Que les enfants, particulièrement Henri qui approchait de la dizaine d'années, puissent encore se sentir autant en sécurité avec leur génitrice, prouvait que la jeune femme aux cheveux d'ébène ne les avait jamais maltraités. L'orpheline avait suffisamment vu et vécu de sévices pour savoir en reconnaître les traces en toute certitude. La commerçante, de surcroît, avait du respect pour eux : elle les protégeait sans pour autant les étouffer. Après l'incident du lac, celle-ci avait trouvé un moyen pour que le jeune garçon puisse continuer de pêcher sans se retrouver en danger. L'orpheline était restée sidérée lorsqu'elle avait vu le gilet de sauvetage, tout comme elle avait été fort surprise que la veuve n'ait pas giflé son fils après l'avoir sorti de l'eau. Mais la militaire avait trouvé une solution pour concilier et ses peurs, et son désir de laisser son ainé s'épanouir.

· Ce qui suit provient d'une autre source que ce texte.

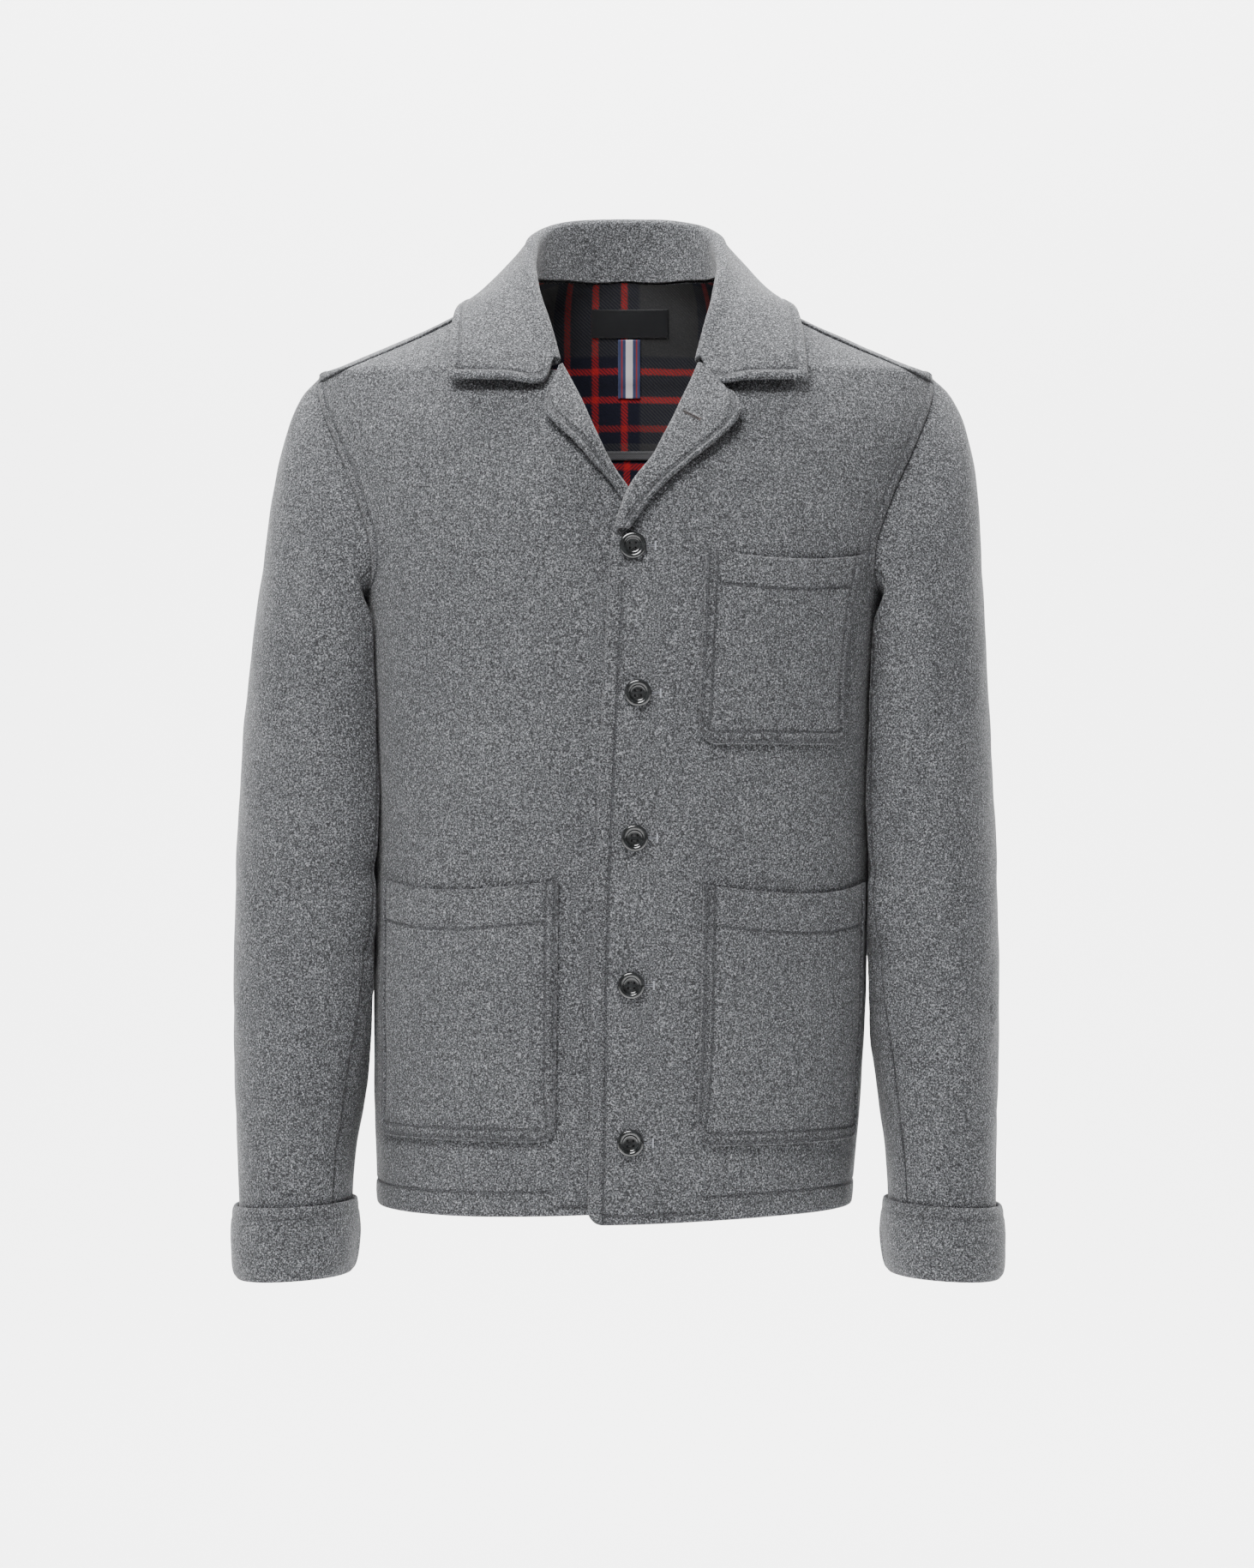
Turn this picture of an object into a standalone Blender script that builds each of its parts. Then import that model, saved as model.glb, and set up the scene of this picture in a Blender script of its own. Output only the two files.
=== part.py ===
"""A hollow wool work jacket, filled out as if it were worn.

Metres, +Z up, the front towards -Y, the wearer's left at +X. The origin is the middle of the
neck, level with the inner ends of the shoulder seams, where the wearer's shoulders carry it.

Every panel is a wall on one body form or one sleeve form. The body form is a stack of
rounded sections, read by an angle round the body (0 front, 90 left side, 180 back) and a
height. A panel is a flat slab whose corners are carried onto the form.
"""

from math import cos, pi, sin

import bmesh
import bpy
import numpy as np
from mathutils import Matrix, Vector
from mathutils.bvhtree import BVHTree

# Driving sizes
WALL = 0.0027  # one layer of heavy double-faced wool
DOUBLE = 0.0040  # two pressed layers, in the collar and lapels
SEAM = 0.00016  # each panel stops this far short of its seam line
LAP = WALL + 0.0009  # how far the under front lies below the upper one
HEM = -0.686
YOKE_SEAM = -0.111
BUTTON_RADIUS = 0.0100
BUTTON_HEIGHT = 0.0042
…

Aussi Emma, bien qu'elle ne puisse prétendre bien la connaître, sentait d'instinct que Regina était honorable. Mais la blonde hésitait toujours. Était-il encore possible de faire confiance lorsque l'on était devenu adulte ? Pouvait-elle à nouveau accorder sa confiance ou ne serait-ce qu'une trahison de plus ? La jeune femme brune avait toujours répondu à ses questions sans aucune hésitation, n'avait pas cherché à rompre les barrières que l'orpheline lui imposait, ne la forçait pas à donner des réponses qu'elle n'avait pas envie d'offrir. Il lui semblait que, quelles que soient les confidences qu'elle lui ferait, cette dernière la soutiendrait sans la juger. Simplement parce que celle-ci le faisait déjà. Pas seulement en lui offrant un vélo, mais également en commandant des haricots, en lui glissant d'autres légumes, en la raccompagnant en voiture lorsqu'il pleuvait. En n'harcelant pas la serveuse lorsque celle-ci lui infligeait, comme actuellement, une distance ou une séparation. La veuve, au contraire, s'adaptait au rythme si lent de la barmaid.

Ce fut un choc, pour Emma, de comprendre que Regina la respectait. Qu'elle avait confiance en l'orpheline sans attrait. Comme lorsqu'elle avait vu dans ses yeux la chute d'Henri dans le lac : la veuve avait foncé sans même jeter un coup d'œil vers l'écran. N'aurait-elle pas dû vérifier ? Mais elle avait eu suffisamment confiance pour ne pas le faire.
Pourtant la blonde hésitait toujours. Son trouble la poussait et l'éloignait de la commerçante, tel le ressac. Il lui semblait que, si elle connaissait davantage l'ancienne militaire, elle se sentirait plus rassurée, moins en danger, moins vulnérable. Elle ne voulait pas seulement que celle-ci la comprenne, elle voulait que ce soit réciproque, ne serait-ce que parce qu'elle éprouvait l'étrange sensation que la commerçante appartenait à ce type de femme dont Emma pourrait, malgré elle, tomber amoureuse. Et sans doute l'était-elle même déjà.